↓

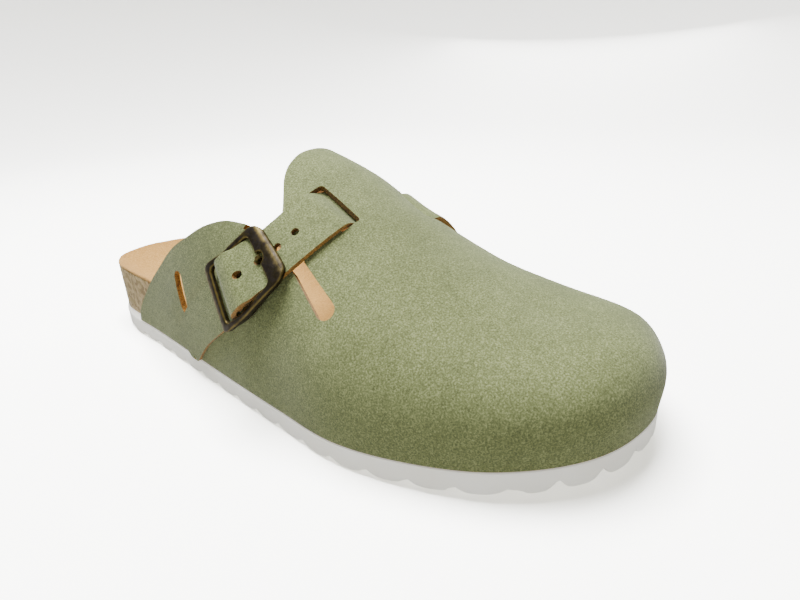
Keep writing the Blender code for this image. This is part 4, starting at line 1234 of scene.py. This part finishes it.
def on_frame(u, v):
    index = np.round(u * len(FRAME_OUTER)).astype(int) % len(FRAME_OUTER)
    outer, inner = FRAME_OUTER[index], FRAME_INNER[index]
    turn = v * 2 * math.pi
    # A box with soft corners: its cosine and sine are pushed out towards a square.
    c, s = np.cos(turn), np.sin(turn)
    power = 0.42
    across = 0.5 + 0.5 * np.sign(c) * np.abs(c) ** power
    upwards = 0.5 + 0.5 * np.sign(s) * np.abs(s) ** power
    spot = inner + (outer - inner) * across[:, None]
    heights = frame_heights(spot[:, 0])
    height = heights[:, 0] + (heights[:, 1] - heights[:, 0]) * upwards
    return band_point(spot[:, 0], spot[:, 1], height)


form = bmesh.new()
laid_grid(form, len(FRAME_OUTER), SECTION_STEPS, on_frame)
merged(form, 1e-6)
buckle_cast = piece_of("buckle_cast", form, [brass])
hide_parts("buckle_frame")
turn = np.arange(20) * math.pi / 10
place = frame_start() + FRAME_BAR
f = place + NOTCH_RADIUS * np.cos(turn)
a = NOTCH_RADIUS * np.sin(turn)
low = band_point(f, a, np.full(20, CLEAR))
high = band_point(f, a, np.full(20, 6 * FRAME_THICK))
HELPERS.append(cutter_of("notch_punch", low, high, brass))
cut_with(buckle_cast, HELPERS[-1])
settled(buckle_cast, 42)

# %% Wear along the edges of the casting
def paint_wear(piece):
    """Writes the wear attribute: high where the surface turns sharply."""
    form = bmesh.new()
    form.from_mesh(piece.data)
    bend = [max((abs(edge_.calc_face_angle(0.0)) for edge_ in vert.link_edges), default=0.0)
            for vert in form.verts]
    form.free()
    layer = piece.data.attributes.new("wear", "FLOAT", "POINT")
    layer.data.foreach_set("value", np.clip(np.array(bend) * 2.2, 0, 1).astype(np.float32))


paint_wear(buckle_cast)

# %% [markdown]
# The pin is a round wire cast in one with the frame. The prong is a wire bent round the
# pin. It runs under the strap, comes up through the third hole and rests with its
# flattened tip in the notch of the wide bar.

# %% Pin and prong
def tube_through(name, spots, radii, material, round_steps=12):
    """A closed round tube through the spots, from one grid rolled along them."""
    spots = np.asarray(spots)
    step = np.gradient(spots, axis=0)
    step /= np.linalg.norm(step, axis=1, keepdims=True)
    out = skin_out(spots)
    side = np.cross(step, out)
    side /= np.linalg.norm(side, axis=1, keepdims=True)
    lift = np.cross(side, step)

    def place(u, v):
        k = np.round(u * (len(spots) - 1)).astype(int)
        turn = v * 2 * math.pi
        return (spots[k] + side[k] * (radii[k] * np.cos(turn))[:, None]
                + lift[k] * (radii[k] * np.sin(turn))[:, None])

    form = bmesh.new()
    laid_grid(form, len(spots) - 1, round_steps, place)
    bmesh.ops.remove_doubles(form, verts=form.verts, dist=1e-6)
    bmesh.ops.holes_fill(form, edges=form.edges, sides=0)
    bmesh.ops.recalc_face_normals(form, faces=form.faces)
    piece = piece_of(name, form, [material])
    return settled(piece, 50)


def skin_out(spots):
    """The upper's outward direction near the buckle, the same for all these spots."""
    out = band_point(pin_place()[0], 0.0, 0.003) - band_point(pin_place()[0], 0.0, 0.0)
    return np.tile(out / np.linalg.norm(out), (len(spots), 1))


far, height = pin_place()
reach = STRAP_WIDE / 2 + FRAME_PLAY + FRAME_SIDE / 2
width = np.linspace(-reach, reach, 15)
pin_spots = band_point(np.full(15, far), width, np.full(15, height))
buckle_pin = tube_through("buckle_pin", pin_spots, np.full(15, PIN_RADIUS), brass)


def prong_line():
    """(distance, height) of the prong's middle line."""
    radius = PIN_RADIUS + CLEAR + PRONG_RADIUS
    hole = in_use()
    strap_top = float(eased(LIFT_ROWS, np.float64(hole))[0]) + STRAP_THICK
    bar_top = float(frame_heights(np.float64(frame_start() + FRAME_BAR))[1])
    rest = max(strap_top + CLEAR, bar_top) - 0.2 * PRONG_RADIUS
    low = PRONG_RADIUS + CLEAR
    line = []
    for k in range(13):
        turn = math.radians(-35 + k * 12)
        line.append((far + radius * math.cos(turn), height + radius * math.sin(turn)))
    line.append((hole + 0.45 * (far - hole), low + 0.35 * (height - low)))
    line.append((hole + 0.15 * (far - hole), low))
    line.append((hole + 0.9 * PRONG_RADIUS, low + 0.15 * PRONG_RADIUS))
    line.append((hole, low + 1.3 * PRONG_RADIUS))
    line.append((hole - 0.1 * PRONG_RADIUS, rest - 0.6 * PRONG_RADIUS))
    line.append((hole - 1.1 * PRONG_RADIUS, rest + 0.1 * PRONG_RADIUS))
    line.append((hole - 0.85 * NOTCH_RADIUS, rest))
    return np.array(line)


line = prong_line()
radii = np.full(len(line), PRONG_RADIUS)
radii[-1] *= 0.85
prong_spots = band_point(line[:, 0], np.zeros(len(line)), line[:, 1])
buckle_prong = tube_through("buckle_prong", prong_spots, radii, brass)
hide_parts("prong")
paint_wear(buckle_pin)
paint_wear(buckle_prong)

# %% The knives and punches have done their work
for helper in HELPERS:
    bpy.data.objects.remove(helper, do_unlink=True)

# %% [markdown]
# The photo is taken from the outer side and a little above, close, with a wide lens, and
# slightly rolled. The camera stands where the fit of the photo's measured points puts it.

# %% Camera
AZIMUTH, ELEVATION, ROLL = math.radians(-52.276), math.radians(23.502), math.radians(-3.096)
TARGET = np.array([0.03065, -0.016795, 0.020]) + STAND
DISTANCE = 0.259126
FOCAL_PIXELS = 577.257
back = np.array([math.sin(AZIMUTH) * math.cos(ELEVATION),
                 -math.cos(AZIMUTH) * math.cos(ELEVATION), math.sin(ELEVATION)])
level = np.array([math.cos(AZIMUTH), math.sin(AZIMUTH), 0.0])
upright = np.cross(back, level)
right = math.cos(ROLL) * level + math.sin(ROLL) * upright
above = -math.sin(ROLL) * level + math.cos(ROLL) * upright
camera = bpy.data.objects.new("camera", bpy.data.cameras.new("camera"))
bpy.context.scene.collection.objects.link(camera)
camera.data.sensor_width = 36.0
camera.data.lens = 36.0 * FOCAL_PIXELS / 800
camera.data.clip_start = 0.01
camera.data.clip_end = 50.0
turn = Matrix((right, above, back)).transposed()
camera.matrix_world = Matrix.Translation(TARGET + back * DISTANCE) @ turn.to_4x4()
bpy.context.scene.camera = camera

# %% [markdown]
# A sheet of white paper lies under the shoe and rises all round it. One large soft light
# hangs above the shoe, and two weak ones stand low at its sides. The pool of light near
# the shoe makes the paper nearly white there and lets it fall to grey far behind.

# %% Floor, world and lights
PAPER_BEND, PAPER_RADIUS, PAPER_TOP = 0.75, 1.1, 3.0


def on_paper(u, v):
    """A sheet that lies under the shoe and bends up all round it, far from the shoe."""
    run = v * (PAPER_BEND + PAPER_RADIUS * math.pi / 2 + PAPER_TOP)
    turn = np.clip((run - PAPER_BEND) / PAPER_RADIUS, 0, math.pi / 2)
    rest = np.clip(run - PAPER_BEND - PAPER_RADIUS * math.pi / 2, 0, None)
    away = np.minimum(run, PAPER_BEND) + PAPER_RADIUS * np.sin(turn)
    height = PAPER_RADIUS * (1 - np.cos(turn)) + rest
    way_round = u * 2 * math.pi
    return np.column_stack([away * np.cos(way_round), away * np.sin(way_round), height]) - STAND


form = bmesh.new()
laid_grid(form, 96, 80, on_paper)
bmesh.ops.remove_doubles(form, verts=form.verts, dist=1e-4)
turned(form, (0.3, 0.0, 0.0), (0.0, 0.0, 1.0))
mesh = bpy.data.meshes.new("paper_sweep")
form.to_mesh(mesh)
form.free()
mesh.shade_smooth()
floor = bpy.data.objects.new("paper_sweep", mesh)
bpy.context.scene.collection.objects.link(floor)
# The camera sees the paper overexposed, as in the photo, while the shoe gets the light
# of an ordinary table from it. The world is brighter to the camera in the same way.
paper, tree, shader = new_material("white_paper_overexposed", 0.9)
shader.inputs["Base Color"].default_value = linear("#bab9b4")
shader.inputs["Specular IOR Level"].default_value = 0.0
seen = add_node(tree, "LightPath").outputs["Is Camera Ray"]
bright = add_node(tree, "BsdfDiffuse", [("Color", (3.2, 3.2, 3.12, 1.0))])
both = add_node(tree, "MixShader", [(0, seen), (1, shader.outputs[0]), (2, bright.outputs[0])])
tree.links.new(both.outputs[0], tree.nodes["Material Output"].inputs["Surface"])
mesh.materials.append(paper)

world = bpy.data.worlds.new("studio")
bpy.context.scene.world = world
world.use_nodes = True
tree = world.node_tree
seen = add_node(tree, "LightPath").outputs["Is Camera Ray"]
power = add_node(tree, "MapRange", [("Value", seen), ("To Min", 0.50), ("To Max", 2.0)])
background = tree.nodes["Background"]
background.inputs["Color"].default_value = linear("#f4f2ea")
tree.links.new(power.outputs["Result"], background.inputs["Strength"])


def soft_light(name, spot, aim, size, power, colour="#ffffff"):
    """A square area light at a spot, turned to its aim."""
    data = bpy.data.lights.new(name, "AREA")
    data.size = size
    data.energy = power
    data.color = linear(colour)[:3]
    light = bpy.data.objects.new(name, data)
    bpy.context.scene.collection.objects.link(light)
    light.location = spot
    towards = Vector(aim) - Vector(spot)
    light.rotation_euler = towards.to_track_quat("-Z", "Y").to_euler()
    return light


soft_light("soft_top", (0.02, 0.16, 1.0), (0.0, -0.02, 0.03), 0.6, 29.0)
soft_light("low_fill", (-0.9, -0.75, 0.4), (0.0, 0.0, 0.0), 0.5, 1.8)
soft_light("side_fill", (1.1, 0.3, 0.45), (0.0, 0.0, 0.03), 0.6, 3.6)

↑

Your instructions » Return every line above that contains the word "scene".

Complete output »
Keep writing the Blender code for this image. This is part 4, starting at line 1234 of scene.py. This part finishes it.
bpy.context.scene.collection.objects.link(camera)
bpy.context.scene.camera = camera
bpy.context.scene.collection.objects.link(floor)
bpy.context.scene.world = world
    bpy.context.scene.collection.objects.link(light)